Respiratory diseases typically hit the young and the old hard, and children are often very vulnerable to infectious diseases. Yet covid-19 was more like the flu, which killed far more adults last winter — an estimated 24,000 to 62,000 people — compared to 188 people age 17 and younger.

Health care officials recognized early in the outbreak that children were much less likely than adults to become infected with the virus, show symptoms, require hospitalization, or die of covid-19.

Compared to other age groups, people under 18 are also at much lower risk of serious illness from covid-19.

The death rate for Americans under 18 who are infected is about 0.01 percent, compared to 5 percent for 65- to 74-year-olds, 12 percent for 75- to 84-year-olds and 25 percent for people 85 and older. In total, people 50 and older make up 94 percent of covid-19 deaths in the U.S. based on federal data.
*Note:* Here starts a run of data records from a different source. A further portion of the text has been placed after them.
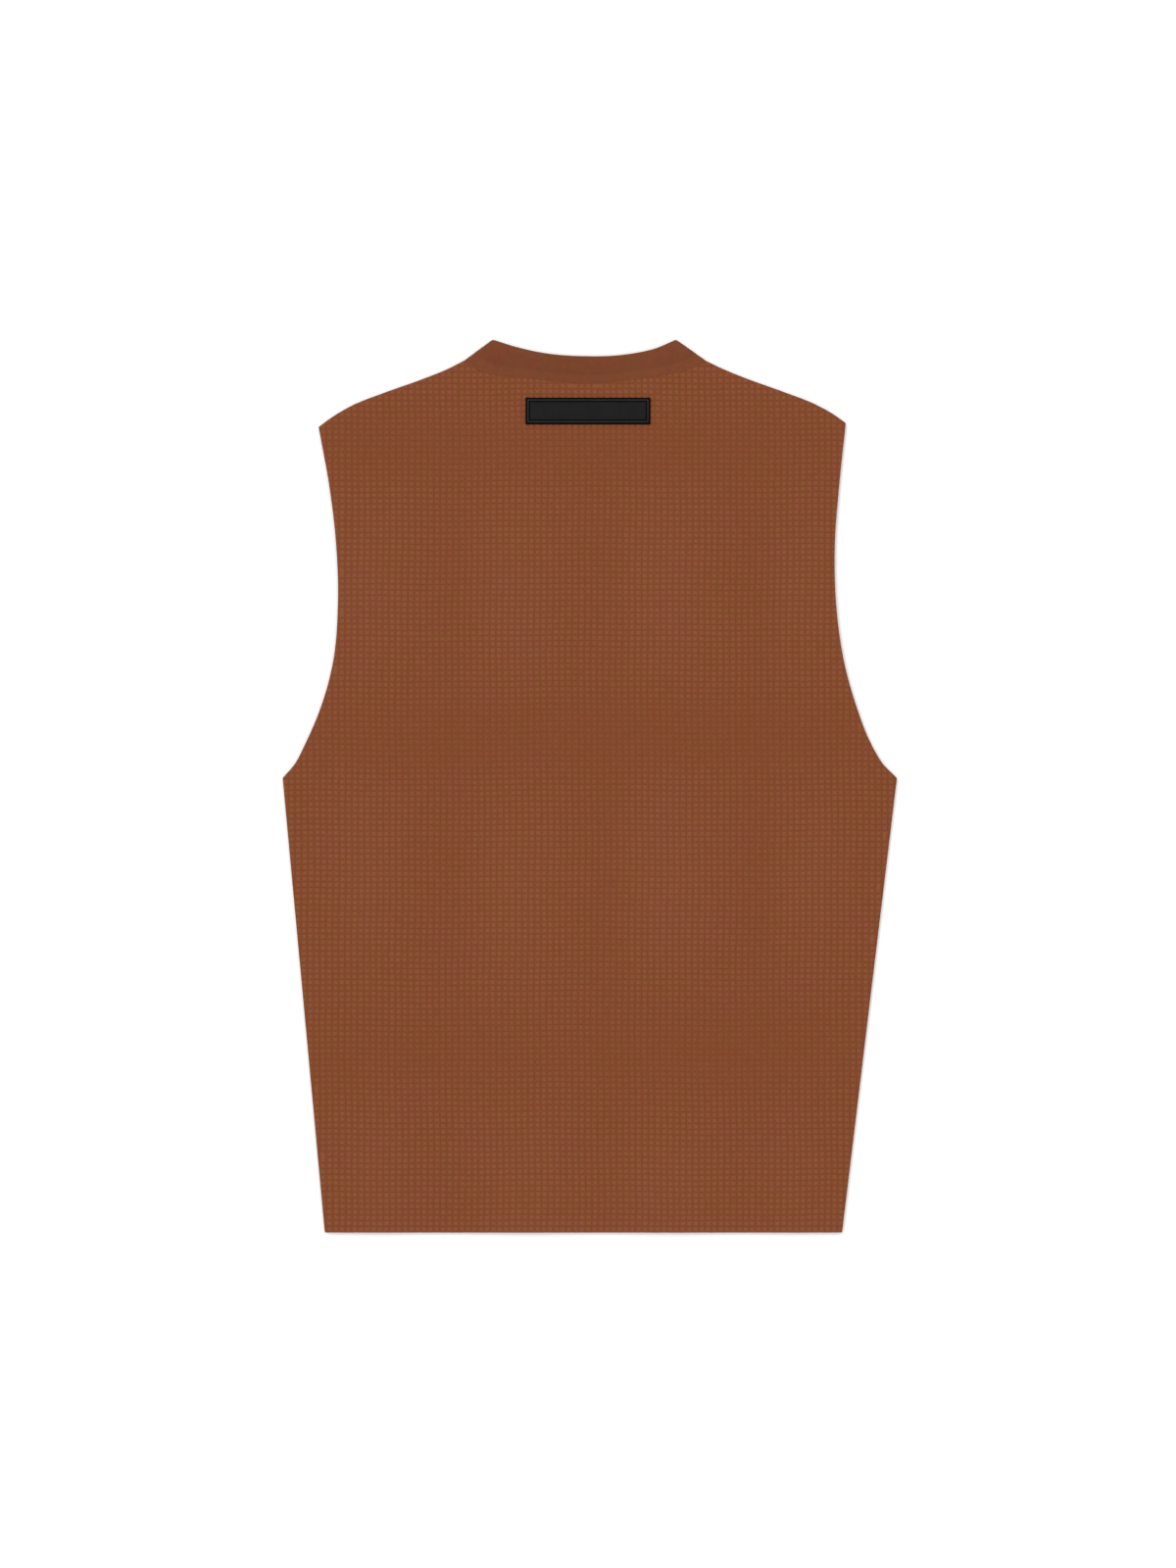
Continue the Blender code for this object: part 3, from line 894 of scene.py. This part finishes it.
def band_half(neck, creases):
    """The flat sections' ends along one half of the neckband, from fold to fold."""
    edges = smooth_curve(neck_edge(neck), BAND_STATIONS)
    seams = beside_seam(edges, smooth_curve(neck_seam(neck), BAND_STATIONS))
    clear = np.ones(len(edges), bool)
    for crease in creases:
        for points, start in ((edges, crease[0]), (seams, crease[1])):
            clear &= off_crease(points, start, crease) > FOLD_REACH + FOLD_CLEAR
    between = list(np.stack([edges, seams], axis=1)[clear])
    return [fold_station(creases[0], neck, False), *between, fold_station(creases[1], neck, True)]


def neckband(name):
    """The neckband: one knitted ring, folded flat at both ends of the neck."""
    creases = []
    for row in (BACK_NECK[0], BACK_NECK[-1]):
        edge = np.array([row.edge_across, LENGTH - row.edge_drop])
        seam = np.array([row.seam_across, LENGTH - row.seam_drop])
        creases.append(np.array([edge, beside_seam(edge, seam)]))
    back, front = band_half(BACK_NECK, creases), band_half(FRONT_NECK, creases)
    turns = [90 - 180 * k / FOLD_TURNS for k in range(1, FOLD_TURNS)]
    sections = [flat_section(station, BACK) for station in back]
    sections += [fold_section(creases[1], back[-1], front[-1], turn) for turn in turns]
    sections += [flat_section(station, FRONT) for station in reversed(front)]
    sections += [fold_section(creases[0], back[0], front[0], -turn) for turn in turns]
    share, _ = band_columns()
    shell = Shell()
    rings = [shell.add(flat, level, share) for flat, level in sections]
    for i, ring in enumerate(rings):
        shell.ring(ring, rings[(i + 1) % len(rings)])
    band = shell.build(name, "across_share")
    knit_map(band, sections, share)
    # painted light round the dimples and painted shade in them
    point_numbers(band, "spot_painted_light", spotted(np.concatenate(shell.flat), BAND_PAINTED_LIGHT_AND_SHADE))
    return band


def knit_map(band, sections, share):
    """Give the neckband a map of its knit: metres along the strip, and metres across it."""
    middle = np.array([np.column_stack(section).mean(axis=0) for section in sections])
    steps = np.linalg.norm(np.roll(middle, -1, axis=0) - middle, axis=1)
    along = np.concatenate([[0], np.cumsum(steps)])
    layer = band.data.uv_layers.new(name="knit")
    for face in band.data.polygons:
        corners = [(i, *divmod(band.data.loops[i].vertex_index, len(share))) for i in face.loop_indices]
        rows = [row for _, row, _ in corners]
        wraps = max(rows) - min(rows) > 1
        for i, row, place in corners:
            at = along[-1] if wraps and row == 0 else along[row]
            layer.data[i].uv = (at * MM, share[place] * BAND_WIDTH * MM)


# ---- the label patch


def rim_lines(size):
    """Lines across the label: its rim's own at both ends, and even ones between."""
    near = [point.inset for point in LABEL_RIM]
    start = near[-1]
    cells = round((size - 2 * start) / LABEL_STEP)
    between = [start + (size - 2 * start) * k / cells for k in range(1, cells)]
    return np.array(near + between + [size - inset for inset in reversed(near)])


def label_thickness(inset):
    insets, heights = np.array(LABEL_RIM).T
    return np.interp(inset, insets, heights * LABEL_THICK)


def label_patch(name):
    """The blank label patch: a moulded rim, a stitched groove and a bare field."""
    across, up = rim_lines(LABEL_WIDTH), rim_lines(LABEL_HEIGHT)
    x, y = (grid.ravel() for grid in np.meshgrid(across, up))
    inset = np.minimum.reduce([x, y, LABEL_WIDTH - x, LABEL_HEIGHT - y])
    flat = np.stack([x + LABEL_ACROSS - LABEL_WIDTH / 2, y + LABEL_UP - LABEL_HEIGHT / 2], axis=1)
    shell = Shell()
    base = height(flat, BACK, WALL) + SEAM_GAP
    top = shell.add(flat, base + label_thickness(inset), inset)
    under = shell.add(flat, base, 0.0)
    columns, rows = len(across), len(up)
    a = (np.arange(rows - 1)[:, None] * columns + np.arange(columns - 1)).ravel()
    quads = np.stack([a, a + 1, a + columns + 1, a + columns], axis=1)
    shell.faces += top[quads].tolist() + under[quads][:, ::-1].tolist()
    last = columns * (rows - 1)
    rim = np.concatenate([
        np.arange(columns - 1),
        np.arange(rows - 1) * columns + columns - 1,
        last + np.arange(columns - 1, 0, -1),
        np.arange(rows - 1, 0, -1) * columns,
    ])
    shell.ring(top[rim], under[rim])
    return shell.build(name, "inset")


# A stitch's section along its length, as shares of its length and its thickness
STITCH = table(
    "along girth",
    (-0.50, 0.35),
    (-0.42, 0.85),
    (-0.18, 1.00),
    (0.18, 1.00),
    (0.42, 0.85),
    (0.50, 0.35),
)


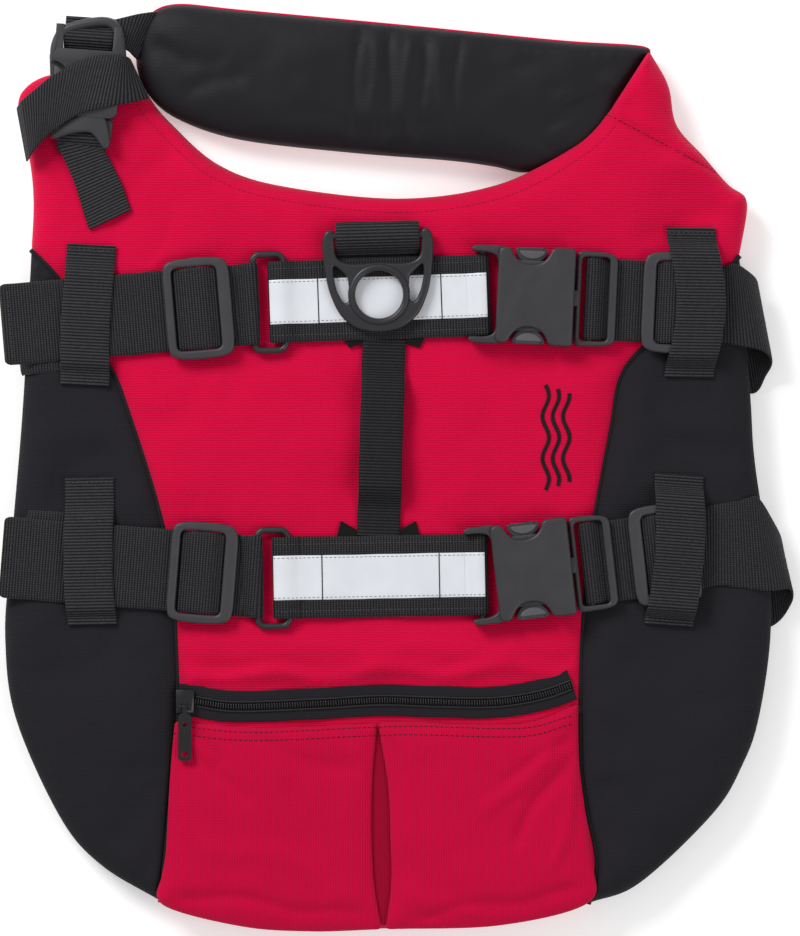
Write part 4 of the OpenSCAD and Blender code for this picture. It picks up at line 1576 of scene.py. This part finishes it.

The risk of covid-19 deaths is even lower for children under 10, according to CDC data. Infants under 1 year old might be at higher risk than slightly older children due to their immature immune systems.

Compared to other causes of death in children, covid-19 is far less a threat. It killed 280 children under age 18 from January to September, the period in which the alpha and delta variants were active.

Flu and pneumonia, heart disease, drowning, guns, and motor vehicles were all deadlier to children during the same period annually from 2015 to 2019 according to CDC.

The CDC reported in September 2020 that there was a high burden among children with underlying health conditions such as asthma, neurologic and cardiovascular conditions. A high percentage of deaths occurred in Black and Hispanic people than whites.

“We’ve known from the beginning that covid is relatively mild in children compared to adults, and especially older adults,” said Shamez Ladhani, a pediatric infectious diseases specialist at St. George’s hospital in London in a Vox report.

Covid-19, which has claimed 737,589 lives in the U.S. and 4,884,243 lives globally, spares children in a dramatic way, according to Larry Steinman, a professor of pediatrics and neurology at Stanford University School of Medicine. Steinman led a team that reviewed why children may have some natural protection.

Children also appear to transmit the coronavirus less than adults, according to Ladhani.

A possible explanation is that kids are less likely to develop symptoms than older groups, or experience symptoms for shorter periods. Therefore, the virus is less likely to spread if it is not being coughed or sneezed out.